In the entries below, find the line containing "return moulding().cut(cutters)" and the line containing "zip(*points))), Vector(map(max, zip(*points)))". Copy those two lines and everything between them exactly, and only that.

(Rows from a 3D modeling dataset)

----

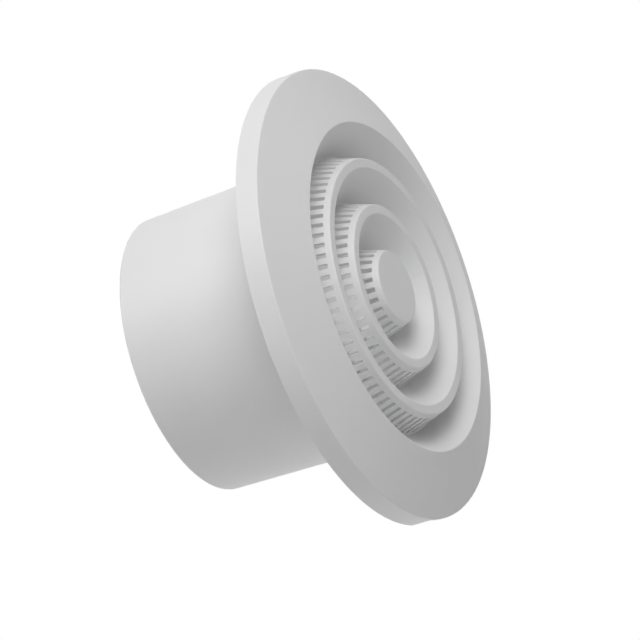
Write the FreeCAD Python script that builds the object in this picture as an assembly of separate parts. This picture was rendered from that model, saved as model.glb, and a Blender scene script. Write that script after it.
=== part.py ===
import FreeCAD, Part
import math
import os

# Round vent cover for a 100 mm duct, moulded in one piece: a spigot that pushes into the duct,
# a shallow conical flange that lies against the wall, and a grille of concentric rings.
# Each ring is a slotted cone outside and a plain funnel inside, so air turns outwards through
# the slots and leaves by the groove between two rings.
# Millimetres. The axis lies along Y, the face looks towards -Y and +Z is up, as on a wall.
# The origin is on the axis, in the plane where the flange meets the wall.

# Spigot
spigot_radius = 49.7
spigot_end_radius = 48.1
spigot_collar = 12.0
spigot_length = 64.0
spigot_wall = 2.0

# Flange
face_width = 21.2
face_rise = 8.0
skirt_depth = 8.0
flange_wall = 2.2

# Grille
ring_pitch = 16.15
lip_width = 3.3
groove_depth = 11.0
groove_floor = 0.5
wall_spread = 3.3
grille_wall = 1.8
funnel_inset = 0.95
smallest_disc = 8.0

# Slots, from just behind a lip down to the floor of the groove, where the draft makes them wider
slot_width = 1.6
slot_foot_width = 2.0
slot_spacing = 3.88
slot_setback = 2.2
slot_overcut = 0.3

# Notch in the skirt at its lowest point, where water drains and a blade goes in to lift the cover
notch_width = 33.6
notch_roof_width = 31.4
notch_depth = 6.5
notch_reach = 3.0

# Rounded edges
rim_round = 0.6
mouth_round = 0.5
lip_round = 0.6
lip_inner_round = 0.4
spigot_end_round = 0.7

TOLERANCE = 1e-4
FULL_TURN = 360.0
ORIGIN = FreeCAD.Vector(0.0, 0.0, 0.0)
AXIS = FreeCAD.Vector(0.0, 1.0, 0.0)

# Planes along the axis, front to back
face_edge_y = -skirt_depth
front_y = face_edge_y - face_rise
floor_y = front_y + groove_depth

# Radii
funnel_spread = ring_pitch - lip_width - groove_floor - wall_spread
mouth_radius = spigot_radius - funnel_inset + funnel_spread
flange_radius = mouth_radius + face_width
ring_count = int((mouth_radius + lip_width - smallest_disc) / ring_pitch) - 1

# Wall thicknesses as measured across the axis
wall_across = grille_wall * math.hypot(wall_spread, groove_depth) / groove_depth
funnel_across = grille_wall * math.hypot(funnel_spread, groove_depth) / groove_depth


def mouth_of(step):
    """Radius of the groove's outer edge at the front: the flange's mouth, then each ring's inside."""
    return mouth_radius - step * ring_pitch


def top_of(step):
    """Radius at the front of the wall inside the groove: each ring's outside, then the centre disc."""
    return mouth_of(step + 1) + lip_width


def section_face(points):
    """Flat face in the XY plane from (radius, y) corners, given anticlockwise."""
    corners = [FreeCAD.Vector(radius, y, 0.0) for radius, y in points]
    return Part.Face(Part.makePolygon(corners + corners[:1]))


def block(inner, outer, near, far):
    """Rectangle of the section between two radii and two planes."""
    return section_face([(inner, near), (outer, near), (outer, far), (inner, far)])


def wall_section(step):
    """Slotted wall: a cone that widens towards the back."""
    top = top_of(step)
    foot = top + wall_spread
    return section_face([
        (top, front_y), (foot, floor_y), (foot - wall_across, floor_y), (top - wall_across, front_y)])


def funnel_section(step):
    """Plain funnel inside a ring, down to the floor of the next groove."""
    top = mouth_of(step)
    foot = top - funnel_spread
    return section_face([
        (top, front_y), (top + funnel_across, front_y), (foot + funnel_across, floor_y), (foot, floor_y)])


def floor_section(step):
    """Floor of one groove, wide enough to carry the foot of the wall and of the funnel."""
    inner = top_of(step) + wall_spread - wall_across
    outer = mouth_of(step) - funnel_spread + funnel_across
    return block(inner, outer, floor_y, floor_y + grille_wall)


def flange_section():
    """Outer funnel, conical face and skirt, hollow behind."""
    face_slope = face_rise / face_width
    funnel_slope = funnel_spread / groove_depth
    face_across = flange_wall * math.hypot(1.0, face_slope)
    skirt_inner = flange_radius - flange_wall
    funnel_foot = mouth_radius - funnel_spread
    # Behind the mouth the back of the face meets the back of the funnel:
    # depth = face_across + face_slope * out and out = funnel_across - funnel_slope * depth
    behind = (face_across + face_slope * funnel_across) / (1.0 + face_slope * funnel_slope)
    behind_radius = mouth_radius + funnel_across - funnel_slope * behind
    skirt_corner_y = front_y + face_across + face_slope * (skirt_inner - mouth_radius)
    return section_face([
        (mouth_radius, front_y), (flange_radius, face_edge_y), (flange_radius, 0.0),
        (skirt_inner, 0.0), (skirt_inner, skirt_corner_y), (behind_radius, front_y + behind),
        (funnel_foot + funnel_across, floor_y), (funnel_foot, floor_y)])


def spigot_section():
    """Straight collar behind the flange, then a taper that leads into the duct."""
    return section_face([
        (spigot_radius, floor_y), (spigot_radius, spigot_collar), (spigot_end_radius, spigot_length),
        (spigot_end_radius - spigot_wall, spigot_length), (spigot_radius - spigot_wall, spigot_collar),
        (spigot_radius - spigot_wall, floor_y)])


def section_rounds():
    """Corners of the section that are rounded: radius of the round, then the corner's radius and y."""
    rounds = [
        (rim_round, flange_radius, face_edge_y),
        (mouth_round, mouth_radius, front_y),
        (spigot_end_round, spigot_end_radius, spigot_length)]
    for step in range(ring_count + 1):
        rounds.append((lip_round, top_of(step), front_y))
    for step in range(1, ring_count + 1):
        rounds.append((lip_inner_round, mouth_of(step), front_y))
    return rounds


def corner_arc(before, corner, after, radius):
    """Arc that touches both sides of a corner."""
    back = (before - corner).normalize()
    ahead = (after - corner).normalize()
    half = back.getAngle(ahead) / 2
    reach = radius / math.tan(half)
    middle = (back + ahead).normalize() * (radius / math.sin(half) - radius)
    return Part.Arc(corner + back * reach, corner + middle, corner + ahead * reach).toShape()


def rounded(section):
    """The section with an arc at each corner that is handled or seen."""
    corners = [vertex.Point for vertex in section.OuterWire.OrderedVertexes]
    arcs = {}
    for radius, across, y in section_rounds():
        for index, corner in enumerate(corners):
            if math.hypot(corner.x - across, corner.y - y) < TOLERANCE:
                after = corners[(index + 1) % len(corners)]
                arcs[index] = corner_arc(corners[index - 1], corner, after, radius)
    edges = []
    for index, corner in enumerate(corners):
        previous = arcs.get((index - 1) % len(corners))
        arc = arcs.get(index)
        start = previous.lastVertex().Point if previous else corners[index - 1]
        end = arc.firstVertex().Point if arc else corner
        edges.append(Part.LineSegment(start, end).toShape())
        if arc:
            edges.append(arc)
    return Part.Face(Part.Wire(edges))


def moulding():
    """The whole section, turned about the axis."""
    sections = [flange_section(), spigot_section()]
    for step in range(ring_count + 1):
        sections.append(wall_section(step))
        sections.append(floor_section(step))
    for step in range(1, ring_count + 1):
        sections.append(funnel_section(step))
        sections.append(block(mouth_of(step), top_of(step - 1), front_y, front_y + grille_wall))
    sections.append(block(0.0, top_of(ring_count), front_y, front_y + grille_wall))
    section = sections[0].fuse(sections[1:]).removeSplitter()
    return rounded(section.Faces[0]).revolve(ORIGIN, AXIS, FULL_TURN)


def slot_cutters(step):
    """Cutters for one wall's slots: wedges that follow the wall and widen towards its foot."""
    start_radius = top_of(step) + wall_spread * slot_setback / groove_depth
    foot_radius = top_of(step) + wall_spread
    inwards = wall_across + slot_overcut
    start_side = slot_width / 2
    foot_side = slot_foot_width / 2
    blade = Part.makeWedge(
        start_radius - inwards, front_y + slot_setback, -start_side, -foot_side, foot_radius - inwards,
        start_radius + slot_overcut, floor_y, start_side, foot_side, foot_radius + slot_overcut)
    count = round(math.pi * (start_radius + foot_radius) / slot_spacing)
    # The rings have a slot at the top, and the centre disc's wall has a rib there
    first = 0.5 if step == ring_count else 0.0
    cutters = []
    for index in range(count):
        cutter = blade.copy()
        cutter.rotate(ORIGIN, AXIS, (index + first) * FULL_TURN / count - FULL_TURN / 4)
        cutters.append(cutter)
    return cutters


def notch_cutter():
    """Wedge that opens the skirt at its lowest point, wider at the wall than at its roof."""
    side = notch_width / 2
    roof_side = notch_roof_width / 2
    low = -flange_radius - notch_reach
    high = notch_reach - math.sqrt((flange_radius - flange_wall) ** 2 - side ** 2)
    return Part.makeWedge(-roof_side, -notch_depth, low, low, -side, roof_side, 0.0, high, high, side)


def vent_cover():
    cutters = [notch_cutter()]
    for step in range(ring_count + 1):
        cutters.extend(slot_cutters(step))
    return moulding().cut(cutters)


os.makedirs("parts", exist_ok=True)
cover = vent_cover().Solids[0]
cover.exportStep("parts/vent_cover.step")
print("rings", ring_count, "mouth", round(mouth_radius, 3), "flange", round(flange_radius, 3))
print("volume", round(cover.Volume, 1), "valid", cover.isValid())
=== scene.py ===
import math

import bpy
from mathutils import Matrix, Vector

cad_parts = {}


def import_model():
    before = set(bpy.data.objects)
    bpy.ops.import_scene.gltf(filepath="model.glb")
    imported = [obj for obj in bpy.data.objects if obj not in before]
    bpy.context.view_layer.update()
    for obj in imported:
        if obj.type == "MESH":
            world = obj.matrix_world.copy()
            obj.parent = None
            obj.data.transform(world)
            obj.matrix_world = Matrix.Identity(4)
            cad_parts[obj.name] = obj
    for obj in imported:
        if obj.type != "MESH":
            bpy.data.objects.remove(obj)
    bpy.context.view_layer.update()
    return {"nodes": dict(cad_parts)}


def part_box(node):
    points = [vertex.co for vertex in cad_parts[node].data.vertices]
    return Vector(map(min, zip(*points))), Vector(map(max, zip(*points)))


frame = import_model()

# Round vent cover: white satin ABS, one moulding, seen three quarters from the front.
# Metres, in the part's own frame: the axis lies along Y, the face looks towards -Y, +Z is up.

PART = "vent_cover"

# The photograph's camera: nearly level, with a long lens, turned about its own line of sight
PICTURE_WIDTH = 640
FOCAL_LENGTH_PIXELS = 7419
SENSOR_WIDTH_MM = 36.0
CAMERA_AZIMUTH = math.radians(-65.52)
CAMERA_ELEVATION = math.radians(1.5)
CAMERA_ROLL = math.radians(19.03)
# Where the middle of the face lies as the camera sees it: to the right, up, and away from the lens
FACE_RIGHT = 0.02587
FACE_UP = 0.01135
FACE_AWAY = 2.4903

# White plastic: faint mottling that also varies the gloss, and the fine grain of the mould
PLASTIC_COLOUR = (0.89, 0.89, 0.89)
PLASTIC_DARKER = (0.87, 0.87, 0.875)
PLASTIC_ROUGHNESS = (0.40, 0.52)
MOTTLE_SIZE = 0.022
MOTTLE_DETAIL = 3.0
MOTTLE_BREAKUP = 0.5
GRAIN_SIZE = 0.0005
GRAIN_DETAIL = 2.0
GRAIN_BREAKUP = 0.6
GRAIN_HEIGHT = 0.00001

# Studio
WHITE = (1.0, 1.0, 1.0)
AMBIENT = 0.1
FLOOR_DROP = 0.42
FLOOR_RADIUS = 3.2
FLOOR_SIDES = 96
FLOOR_COLOUR = (0.86, 0.86, 0.86)
# Glow of the floor where it is seen directly, under the part and far out, and how far out each applies
FLOOR_LIFT = (0.45, 0.86)
FLOOR_FADE = (0.5, 2.2)
LAMP_SIZE = 0.8
# Place and watts of each lamp: a broad bank above the camera's side, and two low ones that light
# the inside of the spigot and the slots from behind
LAMPS = {
    "key": ((-1.10, -0.81, 0.83), 5.4),
    "front": ((-0.55, -0.75, 1.30), 6.7),
    "top": ((-0.72, -0.28, 1.40), 5.1),
    "side": ((-0.83, 0.68, 1.19), 4.2),
    "behind": ((0.79, 1.37, -0.24), 6.9),
    "low": ((-0.18, 1.55, -0.35), 4.6)}


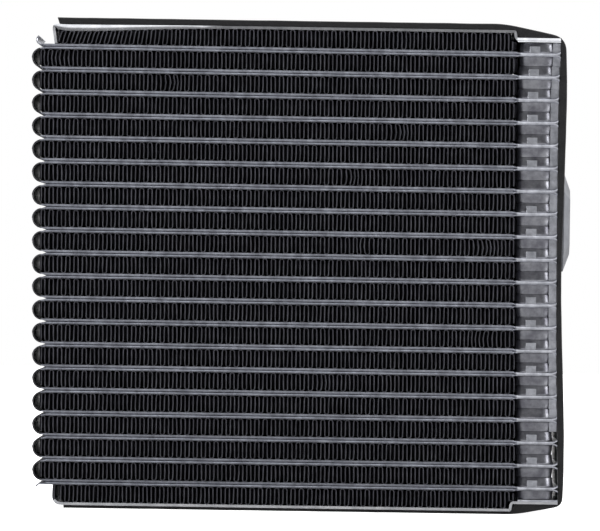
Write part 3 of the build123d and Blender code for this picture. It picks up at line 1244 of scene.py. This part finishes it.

----

> [CORRECT OUTPUT]:
    return moulding().cut(cutters)


os.makedirs("parts", exist_ok=True)
cover = vent_cover().Solids[0]
cover.exportStep("parts/vent_cover.step")
print("rings", ring_count, "mouth", round(mouth_radius, 3), "flange", round(flange_radius, 3))
print("volume", round(cover.Volume, 1), "valid", cover.isValid())
=== scene.py ===
import math

import bpy
from mathutils import Matrix, Vector

cad_parts = {}


def import_model():
    before = set(bpy.data.objects)
    bpy.ops.import_scene.gltf(filepath="model.glb")
    imported = [obj for obj in bpy.data.objects if obj not in before]
    bpy.context.view_layer.update()
    for obj in imported:
        if obj.type == "MESH":
            world = obj.matrix_world.copy()
            obj.parent = None
            obj.data.transform(world)
            obj.matrix_world = Matrix.Identity(4)
            cad_parts[obj.name] = obj
    for obj in imported:
        if obj.type != "MESH":
            bpy.data.objects.remove(obj)
    bpy.context.view_layer.update()
    return {"nodes": dict(cad_parts)}


def part_box(node):
    points = [vertex.co for vertex in cad_parts[node].data.vertices]
    return Vector(map(min, zip(*points))), Vector(map(max, zip(*points)))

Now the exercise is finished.